In order to forecast our economic landscape going forward, we must first assess the extent of the damage done to the U.S. economy from the once-in-a century occurrence that has emerged over the past half year. This coronavirus has caused record levels of unemployment and impairment in national output not seen since the Great Depression. Business investment and investment intentions have also diminished in the face of unparalleled uncertainty.
A useful first approximation of the economic sectors affected by the virus, and to what degree, comes from a June 2020 memorandum published by the Congressional Budget Office (CBO) in response to questions from the office of the Speaker of the House of Representatives Nancy Pelosi. By comparing changes in their interim projections for gross domestic product (GDP) between January 2020 (pre-pandemic) and May 2020, the CBO examines how they expect the coronavirus has and will continue to impact the economy from the beginning of 2020 through next year. Their analysis provides a firm starting point in gauging the short- and long-term U.S. economic outlook.
EXCERPT FROM CBO LETTER TO SPEAKER NANCY PELOSI:
How Much Has CBO’s Projection of GDP Fallen?
Nominal GDP is $3.9 trillion lower over the 2020–2021 period in CBO’s May projections than in its January projections (see Table 1). In the May projections, nominal GDP grows an average of zero percent from the fourth quarter of 2019 to the fourth quarter of 2021—the result of a decline in real (inflation-adjusted) GDP offset by some increase in overall prices. In the January projections, by contrast, nominal GDP growth averaged 4.1 percent over that period.
What Were the Largest Components of the Decline?
A $2.7 trillion downgrade to CBO’s projection of consumer spending made the largest contribution to the $3.9 trillion change in projected GDP over the 2020–2021 period. It accounted for about two-thirds of the decline.
The differences in the table are expressed at a quarterly rate (not at an annual rate, as commonly presented by the Bureau of Economic Analysis) to capture the actual dollar amount lost. An annual rate would represent a change in production in one quarter as if it persisted for a full year and therefore would be less appropriate in understanding exactly how gross domestic product changed in that one quarter alone. Because of rounding, the differences shown for components of gross domestic product may not add up to the differences shown for gross domestic product.
Consumer spending is also the largest single component of GDP, making up 68 percent of the total in 2019.
The next largest contribution to the change in projected GDP came from a projected decline in private investment, accounting for $1.3 trillion (or one- third) of the total.
That projected decline arises mainly from a lower forecast of demand for the goods and services that businesses produce.
Also, significantly lower oil prices will hit investment in the oil and gas industries disproportionately hard.
How Much Did State and Local Governments’ Purchases Contribute to the Decline?

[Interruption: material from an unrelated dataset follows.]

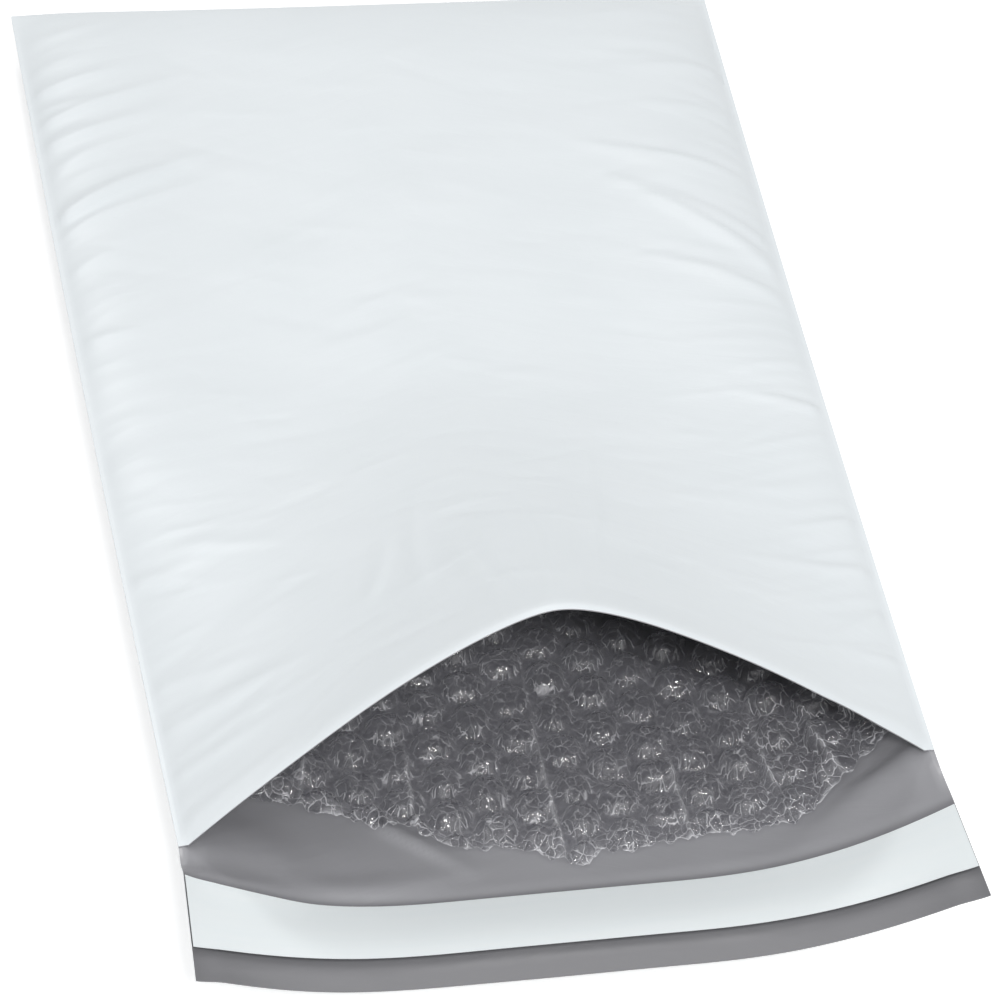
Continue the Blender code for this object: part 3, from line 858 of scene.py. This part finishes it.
def clear_film(name):
    """Clear low-density polyethylene: seen through, glinting on every wrinkle."""
    material, tree, output = new_material(name)
    place = add_node(tree, "ShaderNodeUVMap", {"uv_map": "flat_sheet"}).outputs[0]
    creased = add_node(tree, "ShaderNodeAttribute", {"attribute_name": "creased"}).outputs["Fac"]
    glint_lines = add_node(tree, "ShaderNodeAttribute", {"attribute_name": "glint_lines"}).outputs["Fac"]
    # thin film breaks into facets about 2.4 mm across, with hairline wrinkles on them
    sway = add_node(tree, "ShaderNodeTexNoise", Vector=place, Scale=1 / FACET_SWAY, Detail=2.0)
    pulled = add_node(tree, "ShaderNodeVectorMath", {"operation": "MULTIPLY_ADD"},
                      n0=sway.outputs["Color"], n1=(FACET_SWAY, FACET_SWAY, 0.0), n2=place)
    facets = add_node(tree, "ShaderNodeTexVoronoi", {"feature": "DISTANCE_TO_EDGE"},
                      Vector=pulled.outputs[0], Scale=1 / FACET)
    fine = add_node(tree, "ShaderNodeTexNoise", Vector=place, Scale=1 / HAIRLINE, Detail=2.0,
                    Distortion=1.0)
    relief = add_node(tree, "ShaderNodeMath", {"operation": "MULTIPLY_ADD"},
                      n0=fine.outputs["Fac"], n1=0.6, n2=facets.outputs["Distance"])
    bump = add_node(tree, "ShaderNodeBump", Strength=creased, Distance=FACET_BUMP,
                    Height=relief.outputs[0])
    # the film is milky where it was drawn thin and where the eye looks along it, with painted
    # glints as white lines along the sharp edges of its facets, at the cut and on the pleats
    cloud = add_node(tree, "ShaderNodeTexNoise", Vector=place, Scale=1 / HAZE, Detail=3.0)
    haze = add_node(tree, "ShaderNodeMapRange", Value=cloud.outputs["Fac"],
                    n1=0.4, n2=0.75, n3=0.01, n4=0.09)
    facing = add_node(tree, "ShaderNodeLayerWeight", Blend=0.5)
    along = add_node(tree, "ShaderNodeMath", {"operation": "POWER"},
                     n0=facing.outputs["Facing"], n1=3.0)
    milky = add_node(tree, "ShaderNodeMath", {"operation": "MULTIPLY_ADD"},
                     n0=along.outputs[0], n1=0.6, n2=haze.outputs[0])
    # painted glints: white lines along the sharp edges of the facets, where the film is creased
    edge = add_node(tree, "ShaderNodeMapRange", Value=facets.outputs["Distance"],
                    n1=0.0, n2=0.045, n3=0.75, n4=0.0)
    haze_and_facet_glints = add_node(tree, "ShaderNodeMath", {"operation": "MULTIPLY_ADD"},
                     n0=edge.outputs[0], n1=creased, n2=milky.outputs[0])
    # painted glints: the lines along the cut and the pleat crests are added to the milky share
    haze_and_glints = add_node(tree, "ShaderNodeMath", {"operation": "MULTIPLY_ADD", "use_clamp": True},
                     n0=glint_lines, n1=0.85, n2=haze_and_facet_glints.outputs[0])
    # one surface stands for the several of the real web, so its index is above the 1.5
    # of polyethylene, and it mirrors no more than half
    through = add_node(tree, "ShaderNodeBsdfTransparent", Color=linear("#d4d4d7"))
    gloss = add_node(tree, "ShaderNodeBsdfAnisotropic", Roughness=0.07, Normal=bump.outputs[0])
    body = add_node(tree, "ShaderNodeBsdfDiffuse", Color=linear("#ececf0"), Normal=bump.outputs[0])
    fresnel = add_node(tree, "ShaderNodeFresnel", IOR=1.9, Normal=bump.outputs[0])
    mirrored = add_node(tree, "ShaderNodeMath", {"operation": "MINIMUM"},
                        n0=fresnel.outputs[0], n1=0.5)
    shiny = add_node(tree, "ShaderNodeMixShader", n0=mirrored.outputs[0],
                     n1=through.outputs[0], n2=gloss.outputs[0])
    cloudy = add_node(tree, "ShaderNodeMixShader", n0=haze_and_glints.outputs[0],
                      n1=shiny.outputs[0], n2=body.outputs[0])
    # clear film throws next to no shadow
    path = add_node(tree, "ShaderNodeLightPath")
    unshaded = add_node(tree, "ShaderNodeBsdfTransparent", Color=linear("#e7e7e8"))
    whole = add_node(tree, "ShaderNodeMixShader", n0=path.outputs["Is Shadow Ray"],
                     n1=cloudy.outputs[0], n2=unshaded.outputs[0])
    tree.links.new(whole.outputs[0], output.inputs[0])
    return material


bubble_film = web.make("bubble_film", [clear_film("clear_bubble_film")], sharp=180.0)
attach(bubble_film, "root")
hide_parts("bubble_lining")

# Flap closure
# A band of hot-melt pressure-sensitive glue on the flap, under a siliconed film liner
# that peels off. The liner runs from edge to edge and stands a little off the flap.

GLUE_WIDTH = 14 * MM
GLUE_LIFT = 0.15 * MM
GLUE_THICK = 0.15 * MM
LINER_LIFT = 0.55 * MM
LINER_THICK = 0.12 * MM
GLUE_INSET, LINER_INSET = 3 * MM, 0.3 * MM
COAT_SIZE = 3 * MM
SLITTING_LENGTH, SLITTING_WIDTH = 30 * MM, 2.5 * MM


def band(name, near, width, inset, lift, thick, material):
    """A closed thin strip that follows the flap."""
    reach = 1 - inset / HALF
    across_columns = np.linspace(-reach, reach, 121)
    rows = np.linspace(-(near + width), -near, 9)
    strip = Sheet()
    bottom = strip.grid(back_panel, across_columns, rows, FILM + lift)
    top = strip.grid(back_panel, across_columns, rows, FILM + lift + thick)
    strip.skin(bottom, flip=True)
    strip.skin(top)
    strip.skin(np.stack([bottom[0], top[0]]))
    strip.skin(np.stack([top[-1], bottom[-1]]))
    strip.skin(np.stack([bottom[:, 0], top[:, 0]]), flip=True)
    strip.skin(np.stack([bottom[:, -1], top[:, -1]]))
    piece = strip.make(name, [material])
    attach(piece, "root")
    return piece


def hot_melt_glue():
    """Pressure-sensitive hot melt: wet-looking, cream, with a slightly uneven coat."""
    material, tree, output = new_material("hot_melt_glue")
    place = add_node(tree, "ShaderNodeUVMap", {"uv_map": "flat_sheet"}).outputs[0]
    coat = add_node(tree, "ShaderNodeTexNoise", Vector=place, Scale=1 / COAT_SIZE, Detail=2.0)
    tone = add_node(tree, "ShaderNodeMix", {"data_type": "RGBA"}, Factor=coat.outputs["Fac"])
    tone.inputs["A"].default_value = linear("#ddd8bf")
    tone.inputs["B"].default_value = linear("#e6e2ce")
    bump = add_node(tree, "ShaderNodeBump", Strength=0.3, Distance=0.1 * MM,
                    Height=coat.outputs["Fac"])
    shader = add_node(tree, "ShaderNodeBsdfPrincipled", Base_Color=tone.outputs["Result"],
                      Roughness=0.22, Normal=bump.outputs[0])
    tree.links.new(shader.outputs[0], output.inputs[0])
    return material


def siliconed_liner():
    """Siliconed polyethylene liner: pale, even, with the faint lines of its slitting."""
    material, tree, output = new_material("siliconed_release_film")
    place = add_node(tree, "ShaderNodeUVMap", {"uv_map": "flat_sheet"}).outputs[0]
    stretched = add_node(tree, "ShaderNodeMapping", Vector=place,
                         Scale=(1 / SLITTING_LENGTH, 1 / SLITTING_WIDTH, 1.0))
    drawn = add_node(tree, "ShaderNodeTexNoise", Vector=stretched.outputs[0], Scale=1.0, Detail=3.0)
    tone = add_node(tree, "ShaderNodeMix", {"data_type": "RGBA"}, Factor=drawn.outputs["Fac"])
    tone.inputs["A"].default_value = linear("#f2f9fb")
    tone.inputs["B"].default_value = linear("#f7fcfd")
    bump = add_node(tree, "ShaderNodeBump", Strength=0.2, Distance=0.06 * MM,
                    Height=drawn.outputs["Fac"])
    shader = add_node(tree, "ShaderNodeBsdfPrincipled", Base_Color=tone.outputs["Result"],
                      Roughness=0.45, Normal=bump.outputs[0])
    tree.links.new(shader.outputs[0], output.inputs[0])
    return material


glue_near = STRIP_AT + (LINER_WIDTH - GLUE_WIDTH) / 2
glue_band = band("glue_band", glue_near, GLUE_WIDTH, GLUE_INSET, GLUE_LIFT, GLUE_THICK,
                 hot_melt_glue())
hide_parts("adhesive_strip")
peel_strip = band("peel_strip", STRIP_AT, LINER_WIDTH, LINER_INSET, LINER_LIFT, LINER_THICK,
                  siliconed_liner())
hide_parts("release_liner")

# Studio
# A wide white floor under the envelope, soft lamps overhead and in front, eight small
# lamps that make the bubble film glint, and an even surround.

FLOOR_SIZE, FLOOR_DROP = 30.0, 0.2 * MM
GLINT_DISTANCE, GLINT_SIZE = 1.4, 0.18


def shown_white(tree, plain, bright):
    """A level that is bright where the camera, a reflection or clear film sees it."""
    path = add_node(tree, "ShaderNodeLightPath")
    seen = add_node(tree, "ShaderNodeMath", {"operation": "ADD"}, n0=path.outputs["Is Camera Ray"],
                    n1=path.outputs["Is Glossy Ray"])
    seen = add_node(tree, "ShaderNodeMath", {"operation": "ADD"}, n0=seen.outputs[0],
                    n1=path.outputs["Is Transmission Ray"])
    return add_node(tree, "ShaderNodeMapRange", Value=seen.outputs[0], n3=plain, n4=bright).outputs[0]


def plain_stage(name, size, height, colour, glow):
    """A large floor that is white to the camera and still takes the shadow."""
    bpy.ops.object.select_all(action="DESELECT")
    bpy.ops.mesh.primitive_plane_add(size=size, location=(0, 0, height))
    floor = bpy.context.object
    floor.name = name
    floor.data.transform(floor.matrix_world)
    floor.matrix_world = Matrix.Identity(4)
    material, tree, output = new_material("white_paper_sweep")
    matt = add_node(tree, "ShaderNodeBsdfDiffuse", Color=linear(colour))
    light = add_node(tree, "ShaderNodeEmission", Strength=shown_white(tree, 0.0, glow))
    total = add_node(tree, "ShaderNodeAddShader", n0=matt.outputs[0], n1=light.outputs[0])
    tree.links.new(total.outputs[0], output.inputs[0])
    floor.data.materials.append(material)


plain_stage("studio_floor", FLOOR_SIZE, -FLOOR_DROP, "#dcdcdc", 0.55)


def lamp_panel(name, direction, distance, size, level):
    """A square lamp aimed at the envelope; level is its share of the light there."""
    lamp = bpy.data.lights.new(name, "AREA")
    lamp.shape = "SQUARE"
    lamp.size = size
    lamp.energy = level * (math.pi * distance) ** 2
    holder = bpy.data.objects.new(name, lamp)
    towards = Vector(direction).normalized()
    holder.location = towards * distance
    holder.rotation_euler = towards.to_track_quat("Z", "Y").to_euler()
    bpy.context.scene.collection.objects.link(holder)


lamp_panel("top_softbox", (-0.1, 0.9, 1.0), 1.3, 0.25, 0.13)
lamp_panel("front_softbox", (0.0, -0.9, 0.9), 1.5, 0.22, 0.36)
# direction and level of each small lamp
glint_lamps = (((0.1, 0.3, 1.0), 0.04), ((0.6, -0.2, 1.0), 0.03), ((-0.5, -0.3, 1.0), 0.03),
               ((0.0, -0.5, 1.0), 0.04), ((0.35, -1.0, 0.8), 0.02), ((-0.4, -1.1, 0.9), 0.02),
               ((0.25, -0.15, 1.0), 0.02), ((-0.2, 0.0, 1.0), 0.02))
for number, (direction, level) in enumerate(glint_lamps, 1):
    lamp_panel(f"glint_lamp_{number}", direction, GLINT_DISTANCE, GLINT_SIZE, level)

world = bpy.data.worlds.new("studio_surround")
bpy.context.scene.world = world
world.use_nodes = True
world.node_tree.nodes.clear()
surround = add_node(world.node_tree, "ShaderNodeBackground", Color=(1.0, 1.0, 1.0, 1.0),
                    Strength=shown_white(world.node_tree, 0.47, 1.0))
add_node(world.node_tree, "ShaderNodeOutputWorld", n0=surround.outputs[0])

# Camera
# A long lens on the mouth's side and a little to the left, looking down on the envelope.
# Its place, turn and framing are the ones that were fitted to the photograph.

AZIMUTH, ELEVATION, ROLL = (math.radians(a) for a in (-10.886, 42.93, 2.802))
DISTANCE = 1028.867 * MM
SENSOR = 36.0
LENS_TO_SENSOR = 4.459812
AIM = Vector((0.0, Y_MOUTH + 100 * MM, 0.0))
back = Vector((math.sin(AZIMUTH) * math.cos(ELEVATION), -math.cos(AZIMUTH) * math.cos(ELEVATION),
               math.sin(ELEVATION)))
level_right = Vector((0, 0, 1)).cross(back).normalized()
level_up = back.cross(level_right)
right = level_right * math.cos(ROLL) + level_up * math.sin(ROLL)
up = level_up * math.cos(ROLL) - level_right * math.sin(ROLL)
lens = bpy.data.cameras.new("photo_camera")
lens.sensor_width = SENSOR
lens.lens = SENSOR * LENS_TO_SENSOR
lens.shift_x = 0.016754
lens.shift_y = 0.055553
camera = bpy.data.objects.new("photo_camera", lens)
turn = Matrix((right, up, back)).transposed().to_4x4()
camera.matrix_world = Matrix.Translation(AIM + back * DISTANCE) @ turn
bpy.context.scene.collection.objects.link(camera)
bpy.context.scene.camera = camera
bpy.context.scene.view_settings.view_transform = "Standard"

CBO’s projection of state and local governments’ purchases of goods and services fell by $350 billion, making up 9 percent of the total decline in GDP. State and local governments’ purchases accounted for 11 percent of
GDP in 2019.
Following this June letter to Speaker Pelosi, the CBO published an update to their longer-term economic outlook in July, through year 2030. CBO now projects that following a sharp contraction in economic activity in 2020, real GDP growth will recover to around 4% in 2021. Their expectation is for additional annual growth of real GDP in 2022 of almost 3% and then a leveling out to about 2% per year through year 2030.
How this all pans out of course depends on the path of the virus. In assessing the likelihood of CBO’s projections, I find it useful to examine how past pandemics of comparable scope to the novel coronavirus progressed. The novel coronavirus pandemic stands along with a small number of similar events in American economic history, most directly obvious being the Spanish Flu (1918-1920). And before that, for example, the yellow fever epidemic of 1793 which caused huge devastation in Philadelphia (then the new temporary capital of the emerging United States of America).
What we learn from past pandemics is that usually the economic contraction, though significant, has been temporary. A paper published by the Federal Reserve Bank of St. Louis in 2007 examines the economic impact of the Spanish Flu in 1918. Owing to a lack of economic data, they rely heavily on print media to paint a general picture of the economic effects of the pandemic. The key takeaway is that while many businesses suffered significant short-term losses in revenue, the contraction was short-lived.
Despite the uncertainty surrounding a possible resurgence in autumn, we remain hopeful that new COVID cases will continue to decline into September and that a vaccine should become available in the next 6-12 months. This will pave the way for continued economic recovery in 2021 as projected by the CBO.